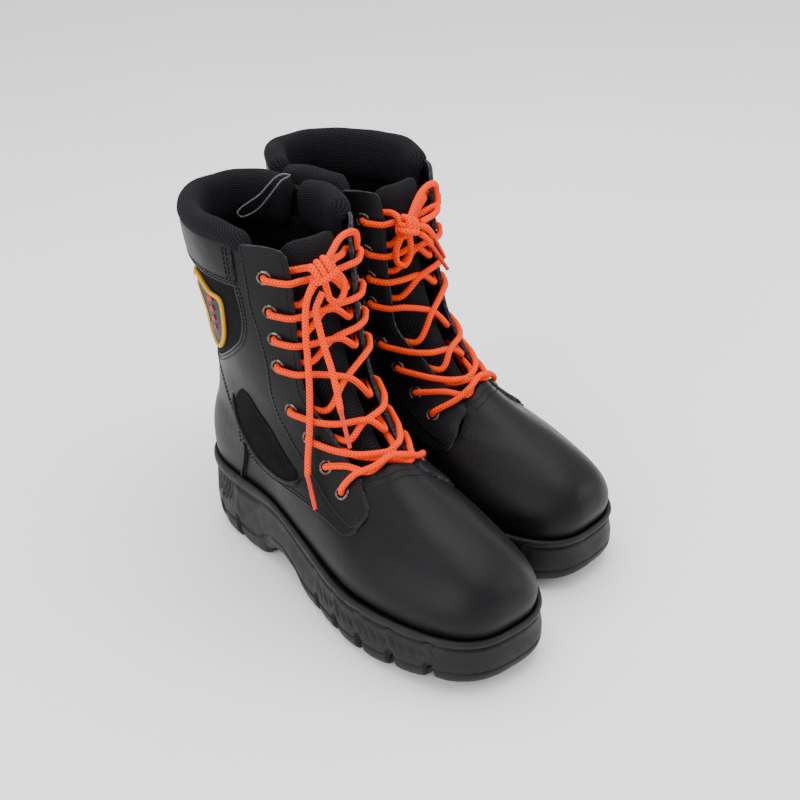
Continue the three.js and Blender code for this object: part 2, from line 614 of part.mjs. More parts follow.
// The lowest slice's outline, moved outward level with the ground.
function soleOutline(offset) {
  const ring = SLICES[0];
  return ring.map((p, j) => {
    const along = ring[(j + 1) % AROUND].clone().sub(ring[(j + AROUND - 1) % AROUND]);
    const out = new THREE.Vector2(-along.y, along.x).normalize();
    return new THREE.Vector3(p.x + out.x * offset, p.y + out.y * offset, 0);
  });
}

// Sole height at a share of the way from the ground to the rim.
function soleRing(offset, share) {
  return soleOutline(offset).map((p) => {
    const s = HEEL_Y - p.y;
    const low = toeLift(s);
    return new THREE.Vector3(p.x, p.y, low + (randTop(s) - low) * share);
  });
}

// A slab between two lines [s, z], within the outline of the lowest slice.
function slab(offset, lower, upper) {
  const outline = soleOutline(offset);
  const column = loft([shifted(outline, -5), shifted(outline, 80)]);
  const stations = [-20, 60, 100, 130, 160, 190, 220, 250, 280, 330].map((s) => s * GRADE_S);
  const side = [...stations.map((s) => [s, lower(s)]), ...stations.map((s) => [s, upper(s)]).reverse()];
  return column.intersect(sidePrism(side));
}

function buildSole() {
  const body = loft([
    soleRing(SOLE_FLARE - 4.5, -0.12),
    soleRing(SOLE_FLARE - 1, 0.16),
    soleRing(SOLE_FLARE, 0.55),
    soleRing(SOLE_FLARE, 0.94),
    soleRing(SOLE_FLARE - 1.5, 1),
  ]);
  const seat = (() => {
    const low = offsetSlice(0, FIT);
    return loft([shifted(low, -FIT), low, offsetSlice(1, FIT), offsetSlice(2, FIT), offsetSlice(3, FIT)]);
  })();
  const floor = (s) => lineAt(FLOOR_LINE, s);
  const boardTop = (s) => floor(s) - FOOTBED - FIT;
  const tubFloor = (s) => boardTop(s) - INSOLE_BOARD - FIT;
  const tub = slab(LINING_IN - FIT, tubFloor, () => 75);
  const tread = (s) => lineAt(TREAD_LINE, s);
  const stations = [-20, 40, 85, 100, 115, 130, 140, 152, 165, 200, 230, 250, 270, 290, 310, 330]
    .map((station) => station * GRADE_S);
  const ground = stations.map((station) => [station, toeLift(station)]).reverse();
  const farBelow = [[stations[stations.length - 1], -20], [stations[0], -20]];
  const below = (gap, floorLine) =>
    sidePrism([...stations.map((station) => [station, tread(station) + gap]), ...floorLine]);
  const arch = sidePrism(ARCH.map(([s, z]) => [s * GRADE_S, z]));
  const grooves = [...HEEL_GROOVES, ...FOREFOOT_GROOVES].map((station) => {
    const s = station * GRADE_S;
    const top = toeLift(s) + GROOVE_DEPTH;
    const half = GROOVE_WIDTH / 2;
    return sidePrism([[s - half, -5], [s + half, -5], [s + half * 0.7, top], [s - half * 0.7, top]]);
  });
  return {
    outsole: body.intersect(below(0, ground)).subtract(arch).subtract(joined(grooves)),
    midsole: body.subtract(below(FIT, farBelow)).subtract(seat).subtract(tub),
    insole_board: slab(LINING_IN - 2 * FIT, (s) => boardTop(s) - INSOLE_BOARD, boardTop),
    footbed: slab(LINING_IN - 2 * FIT, (s) => floor(s) - FOOTBED, floor),
  };
}

// ---- the zip ---------------------------------------------------------------------------------------
const TEETH_TOP = ZIP_TAPE / 2 + TEETH_HEIGHT / 2;
const SLIDER_REST = ZIP_LENGTH - SLIDER.length / 2;
const SLIDER_LIFT = TEETH_TOP + 0.4;
const POST_UP = 3;

function zipTape(side) {
  const edge = ZIP_HALF_GAP - FIT;
  const middle = side * (edge + FIT) / 2;
  const tape = block(zipFrame, edge - FIT, ZIP_LENGTH + 4, ZIP_TAPE, middle, ZIP_LENGTH / 2, 0);
  const teeth = block(zipFrame, TEETH_WIDTH, ZIP_LENGTH, TEETH_HEIGHT, side * (FIT + TEETH_WIDTH / 2),
    ZIP_LENGTH / 2, TEETH_TOP - TEETH_HEIGHT / 2);
  return tape.add(teeth);
}

// The puller hangs on a headed post and swings from side to side on it.
function buildZip() {
  const plateTop = SLIDER_LIFT + SLIDER.plate;
  const plate = block(zipFrame, SLIDER.width, SLIDER.length, SLIDER.plate, 0, SLIDER_REST,
    SLIDER_LIFT + SLIDER.plate / 2);
  const at = new THREE.Vector3(0, SLIDER_REST + POST_UP, 0).applyMatrix4(zipFrame);
  const postFrame = zipFrame.clone().setPosition(at);
  const headFrom = plateTop + PULLER.thick + 2 * FIT;
  const post = plug(postFrame, POST, plateTop - 0.5, headFrom + 0.2, 10);
  const head = plug(postFrame, POST + 2, headFrom, headFrom + 0.6, 10);
  const from = PULLER.width / 2;
  const reach = PULLER.length;
  const blade = block(postFrame, PULLER.width, reach, PULLER.thick, 0, from - reach / 2,
    plateTop + FIT + PULLER.thick / 2);
  const eye = plug(postFrame, POST + 2 * FIT, plateTop, headFrom + 1, 10);
  const slot = block(postFrame, PULLER.width - 2.4, 4, PULLER.thick + 2, 0, from - reach + 4.2,
    plateTop + FIT + PULLER.thick / 2);
  return {
    zip_tape_front: zipTape(1),
    zip_tape_rear: zipTape(-1),
    zip_slider: joined([plate, post, head]),
    zip_puller: blade.subtract(eye).subtract(slot),
  };
}

// ---- the laces ---------------------------------------------------------------------------------------
// Routes by hand in the boot's own frame [x, s, z].
const KNOT = { right: [-9, 147, 230], left: [17, 148, 222] };
const BOW = {
  right: [[-4, 148, 228], [1, 150, 224], [3, 150, 217], [-2, 151, 210], [-8, 151, 214], [-8, 150, 224]],
  left: [[20, 148, 218], [25, 145, 209], [27, 145, 202], [24, 147, 196], [18, 150, 197], [16, 150, 205],
    [16, 149, 217]],
};
const TAILS = {
  right: [
    [[-16.9, 149, 224.4], [-20.5, 149, 219], [-23, 148, 210], [-24.5, 147.5, 191], [-25.5, 149, 176],
      [-28, 152, 158], [-31, 154, 138], [-34, 155.5, 123], [-37, 157, 111], [-41, 161.5, 102]],
    [[-12, 151.5, 218.5], [-15.5, 151.5, 213.5], [-17.5, 150.5, 208], [-17, 152, 196], [-16, 154.5, 183],
      [-15, 159, 169], [-16, 165, 155], [-18, 170.5, 144]],
  ],
  left: [
    [[8.1, 151.7, 221.2], [2, 152.5, 218], [-6, 152, 208]],
    [[9, 153.0, 216], [4, 153.5, 211.5], [-1, 154, 204]],
  ],
};
const TIPS = {
  right: [[-48, 178.5, 88], [-21, 182.5, 124]],
  left: [[-18, 150, 189], [-12, 158.5, 184]],
};
const TIE_LOOP = [[36, 49, 256.4], [33, 46, 257.4], [28, 43.5, 256], [23, 40, 250.5], [18, 36, 244],
  [12.5, 31, 239], [7.5, 27.3, 235], [4.5, 26.7, 232], [6.5, 27.7, 229], [12, 31.4, 230.5], [16.5, 36.4, 235],
  [20, 42, 242], [24, 47, 249.5], [28, 50, 255], [33, 52, 257.2]];
const LACE_OVER = 4.6;
const LACE_UNDER = TAPE_BACK - 4 * FIT - LACE / 2;
const LACE_MIDDLE = -5.2;
const ROW = EYELETS.length;
const LACE_SIDES = 5;

function crossing(side, i) {
  const z = Math.max(EYELETS[i][1] - 3, LOWEST_EDGE);
  const edge = edgeHalfWidth(z);
  return [
    lift(eyeletSpots(side)[i], LACE_OVER),
    lift(onFront(side * (edge + 2), z), LACE / 2 + 1.6),
    lift(onFront(side * (edge - 4), z), 1.5),
  ];
}

function arrival(side, i) {
  const z = Math.max(EYELETS[i][1] + 3, LOWEST_EDGE);
  const edge = onFront(side * (edgeHalfWidth(z) - 3), z);
  return [lift(edge, LACE_UNDER), lift(eyeletSpots(side)[i], LACE_UNDER)];
}

function buildLace(hand) {
  const strands = [];
  for (const side of [-1, 1]) {
    eyeletSpots(side).forEach((spot) => {
      strands.push(plug(standOn(spot), LACE, LACE_UNDER - LACE / 2, LACE_OVER + LACE / 2, LACE_SIDES));
    });
    for (let i = 0; i < ROW - 1; i += 1) {
      const between = (EYELETS[i][1] + EYELETS[i + 1][1]) / 2 + 8;
      const middle = lift(onFront(0, Math.max(between, LOWEST_EDGE + 3)), LACE_MIDDLE);
      strands.push(tube([...crossing(side, i), middle, ...arrival(-side, i + 1)], LACE, LACE_SIDES, 7));
    }
    const [under, back] = arrival(side, 0);
    const knot = place(...KNOT[hand]);
    const rise = under.clone().lerp(knot, 0.35);
    rise.y = under.y - 2;
    strands.push(tube([back, under, rise, knot], LACE, LACE_SIDES, 4));
  }
  const barMiddle = lift(onFront(0, 122), -2);
  const bar = [...crossing(-1, ROW - 1), barMiddle, ...crossing(1, ROW - 1).reverse()];
  strands.push(tube(bar, LACE, LACE_SIDES, 7));
  const knob = new THREE.SphereGeometry(1, 8, 6);
  knob.scale(10, 5.6, 7.5);
  knob.translate(...place(...KNOT[hand]).toArray());
  strands.push(toSolid(knob));
  strands.push(tube(BOW[hand].map((p) => place(...p)), LACE, LACE_SIDES, 7));
  return joined(strands);
}

function buildTails(hand) {
  const pieces = {};
  TAILS[hand].forEach((route, n) => {
    const points = route.map((p) => place(...p));
    const name = 'ab'[n];
    const path = new THREE.CatmullRomCurve3(points, false, 'centripetal');
    pieces[`lace_tail_${name}`] = tube(points, LACE, 8, Math.ceil(path.getLength() / (2.5 * LACE)));
    const last = points[points.length - 1];
    const ahead = path.getTangent(1);
    const start = last.clone().addScaledVector(ahead, FIT);
    const tip = place(...TIPS[hand][n]);
    const out = tip.clone().sub(start).normalize();
    start.addScaledVector(out, FIT);
    pieces[`lace_tip_${name}`] = tube([start, start.clone().lerp(tip, 0.5), tip], AGLET, 8, 3);
  });
  return pieces;
}

// ---- the pair ------------------------------------------------------------------------------------------
const PIECE_FINISH = {
  outsole: 'rubber', midsole: 'rubber', insole_board: 'board', footbed: 'foam', toe_cap: 'composite',
  heel_stiffener: 'composite', lining: 'padding', vamp: 'leather', heel_counter: 'leather',
  quarter_lateral: 'leather', quarter_medial_front: 'leather', quarter_medial_rear: 'leather',
  side_insert: 'nubuck', back_panel: 'fabric', badge: 'badge', collar_band: 'leather', collar_pad: 'padding',
  eyelets_lateral: 'gunmetal', eyelets_medial: 'gunmetal', tongue: 'fabric', zip_tape_front: 'fabric',
  zip_tape_rear: 'fabric', zip_slider: 'gunmetal', zip_puller: 'gunmetal', lace: 'lace', lace_tail_a: 'lace',
  lace_tail_b: 'lace', lace_tip_a: 'tip', lace_tip_b: 'tip', tie_loop: 'tie',
};

function buildBoot(hand, shared) {
  const boot = new THREE.Group();
  const pieces = { ...shared, lace: buildLace(hand), ...buildTails(hand) };
  if (hand === 'right') pieces.tie_loop = tube(TIE_LOOP.map((p) => place(...p)), TIE_CORD, 8, 32);
  for (const [name, solid] of Object.entries(pieces)) {
    const material = new THREE.MeshStandardMaterial(FINISH[PIECE_FINISH[name]]);
    const mesh = new THREE.Mesh(toGeometry(solid), material);
    mesh.name = `${hand}_${name}`;
    boot.add(mesh);
  }
  return boot;
}

const shared = { ...buildSole(), ...buildUpper(), ...buildZip() };
const pair = new THREE.Group();
pair.add(buildBoot('right', shared));
const left = buildBoot('left', shared);
left.scale.x = -1;
left.rotation.z = THREE.MathUtils.degToRad(LEFT_BOOT.turn);
left.position.set(LEFT_BOOT.x, LEFT_BOOT.y, 0);
pair.add(left);

// The origin is on the ground, in the middle of the pair without its loose lace ends.
pair.updateMatrixWorld(true);
const extent = new THREE.Box3();
pair.traverse((mesh) => {
  if (mesh.isMesh && !/lace_t|tie_loop/.test(mesh.name)) extent.expandByObject(mesh, true);
});
const middle = extent.getCenter(new THREE.Vector3());
pair.position.set(-middle.x, -middle.y, 0);

export default pair;
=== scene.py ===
"""A pair of laced, side-zipped leather fire boots with padded collars and thick rubber soles.

Every piece is made once as a right boot, in the boot's own frame in millimetres: x from the outer side (-)
to the inner side (+), y toward the heel, z up. The left boot is its mirror image.
"""
import math

import bpy
import numpy as np
from mathutils import Matrix, Vector
from mathutils.geometry import delaunay_2d_cdt
from mathutils.kdtree import KDTree


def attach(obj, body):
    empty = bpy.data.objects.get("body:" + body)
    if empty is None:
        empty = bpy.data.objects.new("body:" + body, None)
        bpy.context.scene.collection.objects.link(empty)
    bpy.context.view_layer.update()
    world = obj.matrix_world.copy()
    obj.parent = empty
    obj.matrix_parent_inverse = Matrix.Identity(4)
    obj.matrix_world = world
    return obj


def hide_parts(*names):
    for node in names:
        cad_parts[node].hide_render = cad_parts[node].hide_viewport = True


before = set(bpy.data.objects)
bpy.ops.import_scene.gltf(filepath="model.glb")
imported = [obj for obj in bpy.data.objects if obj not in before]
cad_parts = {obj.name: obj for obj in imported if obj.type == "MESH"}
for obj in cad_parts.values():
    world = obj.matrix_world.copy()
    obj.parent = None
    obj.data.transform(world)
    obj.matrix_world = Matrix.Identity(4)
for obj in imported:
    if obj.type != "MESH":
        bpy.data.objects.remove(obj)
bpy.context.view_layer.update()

MM = 0.001

# ---- where the two boots stand -----------------------------------------------------------------
RIGHT_AT = Vector((-56.96, -16.12, 0)) * MM
LEFT_FROM_RIGHT = Vector((104.5, 42.0, 0)) * MM
LEFT_TURN = math.radians(7.5)
HEEL_Y = 150.0
BOOT = {
    "right": Matrix.Translation(RIGHT_AT) @ Matrix.Scale(MM, 4),
    "left": Matrix.Translation(RIGHT_AT + LEFT_FROM_RIGHT) @ Matrix.Rotation(LEFT_TURN, 4, "Z")
    @ Matrix.Scale(-1, 4, (1, 0, 0)) @ Matrix.Scale(MM, 4),
}
HANDS = ("right", "left")

# ---- camera ------------------------------------------------------------------------------------
CAMERA_TURN = math.radians(-36.63)
CAMERA_RISE = math.radians(29.12)
CAMERA_ROLL = math.radians(2.77)
CAMERA_AWAY = 0.8336
CAMERA_LENS = 54.35
CAMERA_TARGET = Vector((-4.26, -4.37, 112.85)) * MM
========
WHAT THE TASK ASKS:
Extract exactly and only these lines: the line containing "loose lace ends.", the line containing "from mathutils.kdtree import KDTree", and every line between them.

RESPONSE TO THE EXERCISE:
// The origin is on the ground, in the middle of the pair without its loose lace ends.
pair.updateMatrixWorld(true);
const extent = new THREE.Box3();
pair.traverse((mesh) => {
  if (mesh.isMesh && !/lace_t|tie_loop/.test(mesh.name)) extent.expandByObject(mesh, true);
});
const middle = extent.getCenter(new THREE.Vector3());
pair.position.set(-middle.x, -middle.y, 0);

export default pair;
=== scene.py ===
"""A pair of laced, side-zipped leather fire boots with padded collars and thick rubber soles.

Every piece is made once as a right boot, in the boot's own frame in millimetres: x from the outer side (-)
to the inner side (+), y toward the heel, z up. The left boot is its mirror image.
"""
import math

import bpy
import numpy as np
from mathutils import Matrix, Vector
from mathutils.geometry import delaunay_2d_cdt
from mathutils.kdtree import KDTree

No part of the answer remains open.